The V+ rail collapses fairly quickly. Q2 and Q1 remain ON until the rail voltage is so low that when Q1 turns OFF, there is not enough rail voltage available to activate the relay coil. The V+ rail then discharges all the way to zero through R9 and R12 and the circuit is idle once again, ready to be reactivated when the wall switch is turned ON.
Normally, relay coils have a diode connected across them to protect the driving device from "back EMF" when it turns OFF and the magnetic field in the relay coil collapses and produces a voltage spike because of its inductive nature. That diode isn't needed in this circuit because the current to the relay coil is interrupted by Q1 shorting the coil out. When Q1 finally turns OFF, there is almost no energy available in the V+ rail to have any effect.
The V+ voltage during operation is mainly determined by the relay coil's resistance in series with R7. The V+ voltage is not regulated or limited.

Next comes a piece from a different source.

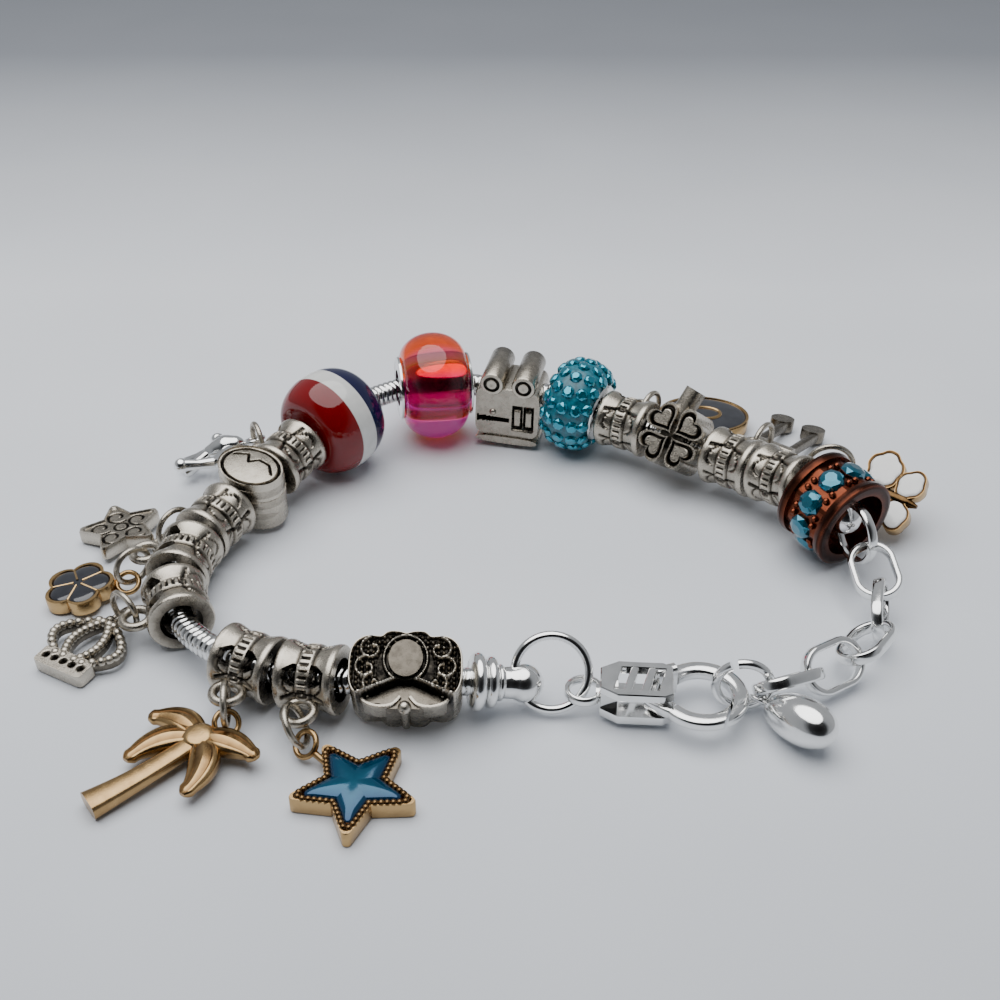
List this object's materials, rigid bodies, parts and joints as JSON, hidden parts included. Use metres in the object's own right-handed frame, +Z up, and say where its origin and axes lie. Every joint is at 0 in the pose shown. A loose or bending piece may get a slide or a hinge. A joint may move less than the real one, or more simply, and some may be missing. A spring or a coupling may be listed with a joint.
{
  "type": "charm bracelet",
  "caption": "Charm bracelet: shaped beads and looped bails with small pendants on a snake chain, closed by a lobster clasp and an extension chain.",
  "frame": {"origin": "middle of the bounding box at table height, z = 0", "axes": "+X from the pendants' end of the loop towards the channel bead, +Y away from the clasp, +Z up from the table"},
  "size_m": [0.1034, 0.0812, 0.0143],
  "materials": {
    "pewter": "antiqued silver-coloured cast metal",
    "silver": "polished bright silver",
    "blue_enamel": "domed blue enamel on gold-coloured metal",
    "bronze": "bronze-gold plating",
    "dark_enamel": "dark enamel on gold-coloured metal",
    "red_resin": "glossy resin in red, white and navy",
    "coloured_glass": "clear lampwork glass",
    "teal_clay": "clay set with crystals",
    "copper": "dark copper plating"
  },
  "bodies": {
    "bracelet": {"bail_bead_1": "pewter", "bail_bead_2": "pewter", "bail_bead_3": "pewter", "bail_bead_4": "pewter", "bail_bead_5": "pewter", "bail_bead_6": "pewter", "bail_bead_7": "pewter", "bail_bead_8": "pewter", "bail_bead_9": "pewter", "big_ring": "silver", "butterfly": "bronze", "channel_bead": "copper", "clasp_body": "silver", "clover_bead": "pewter", "crown": "pewter", "end_cap_front": "silver", "end_cap_rear": "silver", "figure": "silver", "flat_ring": "silver", "flower": "dark_enamel", "glass_bead": "coloured_glass", "glass_bead_core": "silver", "heart_drop": "silver", "leaf_bead": "pewter", "link_2": "silver", "link_3": "silver", "link_4": "silver", "link_5": "silver", "link_6": "silver", "music_note": "pewter", "open_ring": "silver", "oval_medal": "dark_enamel", "palm_tree": "bronze", "pave_bead": "teal_clay", "reel_bead": "pewter", "ring_butterfly": "silver", "ring_crown": "silver", "ring_figure": "silver", "ring_flower": "silver", "ring_music_note": "silver", "ring_oval_medal": "silver", "ring_palm_tree": "silver", "ring_star": "silver", "ring_starfish": "silver", "scroll_bead": "pewter", "snake_chain": "silver", "star": "pewter", "starfish": "blue_enamel", "striped_bead": "red_resin"},
    "gate": {"clasp_gate": "silver"}
  },
  "joints": [
    {"name": "clasp_gate_hinge", "type": "hinge", "parent": "bracelet", "child": "gate", "pos_m": [0.01513, -0.02257, 0.00272], "axis": [0, 0, 1], "range_deg": [0, 15], "stiffness_Nm_per_rad": 0.002, "springref_deg": -5.73}
  ]
}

The two current sources (C4 and R2) provide a reasonably accurately controlled amount of current onto the rail, and the resistance of R7 plus the relay coil determines how much voltage appears on V+ according to Ohm's Law.
I'm not sure what C5 does. It will help protect Q2's base-emitter junction from any spikes, and it may play a part in ensuring that Q2 and Q1 remain ON as the V+ rail is falling towards 0V. It's important that they remain ON during this time; if they turn OFF too quickly, there might still be enough voltage on the V+ rail to make the relay pull in.